▸ Work to be completed: Could you extract every entry below and reproduce it exactly?

▸ Exercise data:
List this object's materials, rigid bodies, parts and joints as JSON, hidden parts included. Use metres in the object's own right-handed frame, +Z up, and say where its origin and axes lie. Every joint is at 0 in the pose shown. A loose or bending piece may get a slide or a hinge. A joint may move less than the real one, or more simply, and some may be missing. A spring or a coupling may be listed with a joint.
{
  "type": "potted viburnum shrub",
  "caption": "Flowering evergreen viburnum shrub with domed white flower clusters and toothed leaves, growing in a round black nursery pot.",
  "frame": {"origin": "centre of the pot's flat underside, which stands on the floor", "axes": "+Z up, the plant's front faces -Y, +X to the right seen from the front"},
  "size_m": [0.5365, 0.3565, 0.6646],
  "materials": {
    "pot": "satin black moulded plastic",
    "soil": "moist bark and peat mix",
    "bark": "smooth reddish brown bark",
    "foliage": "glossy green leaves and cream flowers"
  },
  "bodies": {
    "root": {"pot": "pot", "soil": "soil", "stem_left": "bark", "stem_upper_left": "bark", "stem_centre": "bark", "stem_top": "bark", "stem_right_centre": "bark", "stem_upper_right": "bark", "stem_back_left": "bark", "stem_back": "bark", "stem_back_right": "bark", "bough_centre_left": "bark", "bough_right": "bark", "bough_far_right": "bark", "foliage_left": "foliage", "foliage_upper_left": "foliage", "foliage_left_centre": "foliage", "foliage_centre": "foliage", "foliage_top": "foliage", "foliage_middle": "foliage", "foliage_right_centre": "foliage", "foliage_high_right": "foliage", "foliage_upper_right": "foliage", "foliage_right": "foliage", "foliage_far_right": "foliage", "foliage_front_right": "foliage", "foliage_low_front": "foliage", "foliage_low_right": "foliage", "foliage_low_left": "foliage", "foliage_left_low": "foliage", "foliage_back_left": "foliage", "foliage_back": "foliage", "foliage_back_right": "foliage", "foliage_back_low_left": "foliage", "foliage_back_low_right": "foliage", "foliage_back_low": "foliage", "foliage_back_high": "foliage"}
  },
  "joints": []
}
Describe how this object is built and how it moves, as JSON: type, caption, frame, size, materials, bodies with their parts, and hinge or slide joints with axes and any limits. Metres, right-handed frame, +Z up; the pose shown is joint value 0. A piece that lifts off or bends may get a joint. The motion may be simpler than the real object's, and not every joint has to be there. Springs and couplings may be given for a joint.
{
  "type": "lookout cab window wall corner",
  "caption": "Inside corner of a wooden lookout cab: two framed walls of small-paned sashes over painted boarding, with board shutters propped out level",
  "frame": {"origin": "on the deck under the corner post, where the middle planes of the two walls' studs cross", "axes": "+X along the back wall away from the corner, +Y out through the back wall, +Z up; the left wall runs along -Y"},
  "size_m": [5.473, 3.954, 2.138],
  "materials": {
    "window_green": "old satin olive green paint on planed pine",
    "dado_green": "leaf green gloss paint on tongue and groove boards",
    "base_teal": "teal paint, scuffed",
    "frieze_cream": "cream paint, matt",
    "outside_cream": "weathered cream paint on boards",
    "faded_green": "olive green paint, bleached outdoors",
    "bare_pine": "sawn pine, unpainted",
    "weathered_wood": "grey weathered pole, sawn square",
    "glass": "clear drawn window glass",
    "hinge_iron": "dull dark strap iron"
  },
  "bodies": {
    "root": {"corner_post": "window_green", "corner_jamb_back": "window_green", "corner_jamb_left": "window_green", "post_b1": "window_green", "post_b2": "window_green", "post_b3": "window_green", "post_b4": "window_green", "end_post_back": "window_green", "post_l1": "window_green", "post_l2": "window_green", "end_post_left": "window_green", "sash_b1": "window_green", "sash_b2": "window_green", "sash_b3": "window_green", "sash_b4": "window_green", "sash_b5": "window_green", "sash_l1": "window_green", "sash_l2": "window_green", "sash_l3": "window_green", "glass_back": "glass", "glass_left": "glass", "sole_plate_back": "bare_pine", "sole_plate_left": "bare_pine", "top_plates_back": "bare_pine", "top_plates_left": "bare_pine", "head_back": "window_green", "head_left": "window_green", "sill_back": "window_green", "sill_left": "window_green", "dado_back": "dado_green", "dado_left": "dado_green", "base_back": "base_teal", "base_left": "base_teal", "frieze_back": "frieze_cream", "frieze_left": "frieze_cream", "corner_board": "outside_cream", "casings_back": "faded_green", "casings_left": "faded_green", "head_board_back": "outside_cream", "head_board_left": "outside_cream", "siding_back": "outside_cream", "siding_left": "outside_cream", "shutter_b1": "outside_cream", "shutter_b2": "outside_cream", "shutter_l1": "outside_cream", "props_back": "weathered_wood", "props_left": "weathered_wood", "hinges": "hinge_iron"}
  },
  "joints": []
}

▸ Correct output:
List this object's materials, rigid bodies, parts and joints as JSON, hidden parts included. Use metres in the object's own right-handed frame, +Z up, and say where its origin and axes lie. Every joint is at 0 in the pose shown. A loose or bending piece may get a slide or a hinge. A joint may move less than the real one, or more simply, and some may be missing. A spring or a coupling may be listed with a joint.
{
  "type": "potted viburnum shrub",
  "caption": "Flowering evergreen viburnum shrub with domed white flower clusters and toothed leaves, growing in a round black nursery pot.",
  "frame": {"origin": "centre of the pot's flat underside, which stands on the floor", "axes": "+Z up, the plant's front faces -Y, +X to the right seen from the front"},
  "size_m": [0.5365, 0.3565, 0.6646],
  "materials": {
    "pot": "satin black moulded plastic",
    "soil": "moist bark and peat mix",
    "bark": "smooth reddish brown bark",
    "foliage": "glossy green leaves and cream flowers"
  },
  "bodies": {
    "root": {"pot": "pot", "soil": "soil", "stem_left": "bark", "stem_upper_left": "bark", "stem_centre": "bark", "stem_top": "bark", "stem_right_centre": "bark", "stem_upper_right": "bark", "stem_back_left": "bark", "stem_back": "bark", "stem_back_right": "bark", "bough_centre_left": "bark", "bough_right": "bark", "bough_far_right": "bark", "foliage_left": "foliage", "foliage_upper_left": "foliage", "foliage_left_centre": "foliage", "foliage_centre": "foliage", "foliage_top": "foliage", "foliage_middle": "foliage", "foliage_right_centre": "foliage", "foliage_high_right": "foliage", "foliage_upper_right": "foliage", "foliage_right": "foliage", "foliage_far_right": "foliage", "foliage_front_right": "foliage", "foliage_low_front": "foliage", "foliage_low_right": "foliage", "foliage_low_left": "foliage", "foliage_left_low": "foliage", "foliage_back_left": "foliage", "foliage_back": "foliage", "foliage_back_right": "foliage", "foliage_back_low_left": "foliage", "foliage_back_low_right": "foliage", "foliage_back_low": "foliage", "foliage_back_high": "foliage"}
  },
  "joints": []
}
Describe how this object is built and how it moves, as JSON: type, caption, frame, size, materials, bodies with their parts, and hinge or slide joints with axes and any limits. Metres, right-handed frame, +Z up; the pose shown is joint value 0. A piece that lifts off or bends may get a joint. The motion may be simpler than the real object's, and not every joint has to be there. Springs and couplings may be given for a joint.
{
  "type": "lookout cab window wall corner",
  "caption": "Inside corner of a wooden lookout cab: two framed walls of small-paned sashes over painted boarding, with board shutters propped out level",
  "frame": {"origin": "on the deck under the corner post, where the middle planes of the two walls' studs cross", "axes": "+X along the back wall away from the corner, +Y out through the back wall, +Z up; the left wall runs along -Y"},
  "size_m": [5.473, 3.954, 2.138],
  "materials": {
    "window_green": "old satin olive green paint on planed pine",
    "dado_green": "leaf green gloss paint on tongue and groove boards",
    "base_teal": "teal paint, scuffed",
    "frieze_cream": "cream paint, matt",
    "outside_cream": "weathered cream paint on boards",
    "faded_green": "olive green paint, bleached outdoors",
    "bare_pine": "sawn pine, unpainted",
    "weathered_wood": "grey weathered pole, sawn square",
    "glass": "clear drawn window glass",
    "hinge_iron": "dull dark strap iron"
  },
  "bodies": {
    "root": {"corner_post": "window_green", "corner_jamb_back": "window_green", "corner_jamb_left": "window_green", "post_b1": "window_green", "post_b2": "window_green", "post_b3": "window_green", "post_b4": "window_green", "end_post_back": "window_green", "post_l1": "window_green", "post_l2": "window_green", "end_post_left": "window_green", "sash_b1": "window_green", "sash_b2": "window_green", "sash_b3": "window_green", "sash_b4": "window_green", "sash_b5": "window_green", "sash_l1": "window_green", "sash_l2": "window_green", "sash_l3": "window_green", "glass_back": "glass", "glass_left": "glass", "sole_plate_back": "bare_pine", "sole_plate_left": "bare_pine", "top_plates_back": "bare_pine", "top_plates_left": "bare_pine", "head_back": "window_green", "head_left": "window_green", "sill_back": "window_green", "sill_left": "window_green", "dado_back": "dado_green", "dado_left": "dado_green", "base_back": "base_teal", "base_left": "base_teal", "frieze_back": "frieze_cream", "frieze_left": "frieze_cream", "corner_board": "outside_cream", "casings_back": "faded_green", "casings_left": "faded_green", "head_board_back": "outside_cream", "head_board_left": "outside_cream", "siding_back": "outside_cream", "siding_left": "outside_cream", "shutter_b1": "outside_cream", "shutter_b2": "outside_cream", "shutter_l1": "outside_cream", "props_back": "weathered_wood", "props_left": "weathered_wood", "hinges": "hinge_iron"}
  },
  "joints": []
}